Knowledge workers are experts in their area of focus, and they are also highly motivated. People like this don’t need management to tell them what to do. They need their leadership team to create a working environment that is supportive of their achieving their ambitions.

As the firm managing partner, I feel that I am a servant of the partnership, seeking to provide a working environment that is supportive of its ambitions and which enables us to outperform. And this service mindset helps set the tone: it is a perpetual reminder that my partners and colleagues are at the service of our clients.

Removing individual financial targets is also part of this “servant leadership” approach: it emphasises the desire to promote the whole team, and it stresses how much trust we have in their ability to choose and do the right thing.
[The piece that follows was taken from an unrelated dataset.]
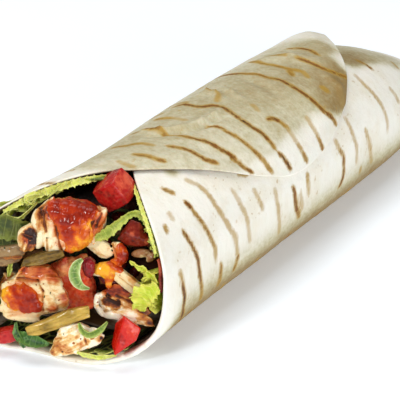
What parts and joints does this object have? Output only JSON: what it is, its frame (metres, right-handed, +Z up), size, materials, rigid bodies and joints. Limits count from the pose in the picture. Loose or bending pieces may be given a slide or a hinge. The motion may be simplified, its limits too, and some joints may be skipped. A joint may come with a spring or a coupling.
{
  "type": "chicken roll",
  "caption": "Grilled flour tortilla rolled round chicken, tomato, lettuce and peppers, open at one end and tucked at the other.",
  "frame": {"origin": "centre of the base of the whole part's box, on the surface it rests on", "axes": "+Y along the roll toward the tucked tail, -Y toward the open mouth, +X the side the flap comes down on, +Z up"},
  "size_m": [0.0684, 0.2374, 0.057],
  "materials": {
    "tortilla": "matte baked flour sheet with brown grill marks",
    "mixed_filling": "moist mixed filling",
    "chicken": "moist cooked meat, browned at the edges",
    "sauced_chicken": "cooked meat under glossy sauce",
    "tomato": "wet cut tomato",
    "tomato_flesh": "wet tomato flesh",
    "lettuce": "crisp leaf, slight sheen",
    "dark_lettuce": "dark leaf, slight sheen",
    "pickled_pepper": "moist pickled strip",
    "spring_onion": "moist onion green"
  },
  "bodies": {
    "root": {"tortilla": "tortilla", "filling_core": "mixed_filling", "lettuce_upper": "lettuce", "lettuce_far": "lettuce", "lettuce_base": "lettuce", "lettuce_frill": "lettuce", "lettuce_rim": "lettuce", "lettuce_arch": "lettuce", "lettuce_fold": "dark_lettuce", "lettuce_dark": "dark_lettuce", "onion_bow": "spring_onion", "onion_curl": "spring_onion", "pepper_long": "pickled_pepper", "pepper_short": "pickled_pepper", "chicken_seasoned": "chicken", "chicken_large": "chicken", "chicken_sauced": "sauced_chicken", "chicken_strip": "sauced_chicken", "chicken_nugget": "chicken", "chicken_curl": "chicken", "chicken_shred": "chicken", "chicken_plank": "chicken", "chicken_far": "chicken", "tomato_wedge": "tomato", "tomato_cube": "tomato", "tomato_corner": "tomato", "tomato_slice": "tomato_flesh", "tomato_dark": "tomato", "tomato_bit": "tomato", "tomato_rind": "tomato"}
  },
  "joints": []
}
These three big ideas – bottom-up strategy, holistic contribution and servant leadership – have helped us to evolve the firm’s culture. Each step has been an experiment to help us attract, motivate and retain the very best knowledge workers. We do not claim to have all of the answers, and it is still early days – but we are convinced that any firm seeking to take a role in the Fourth Industrial Revolution, or in the new globalisation, will need to find new ways to manage and motivate the international groups of knowledge workers that will be such a key component of their success.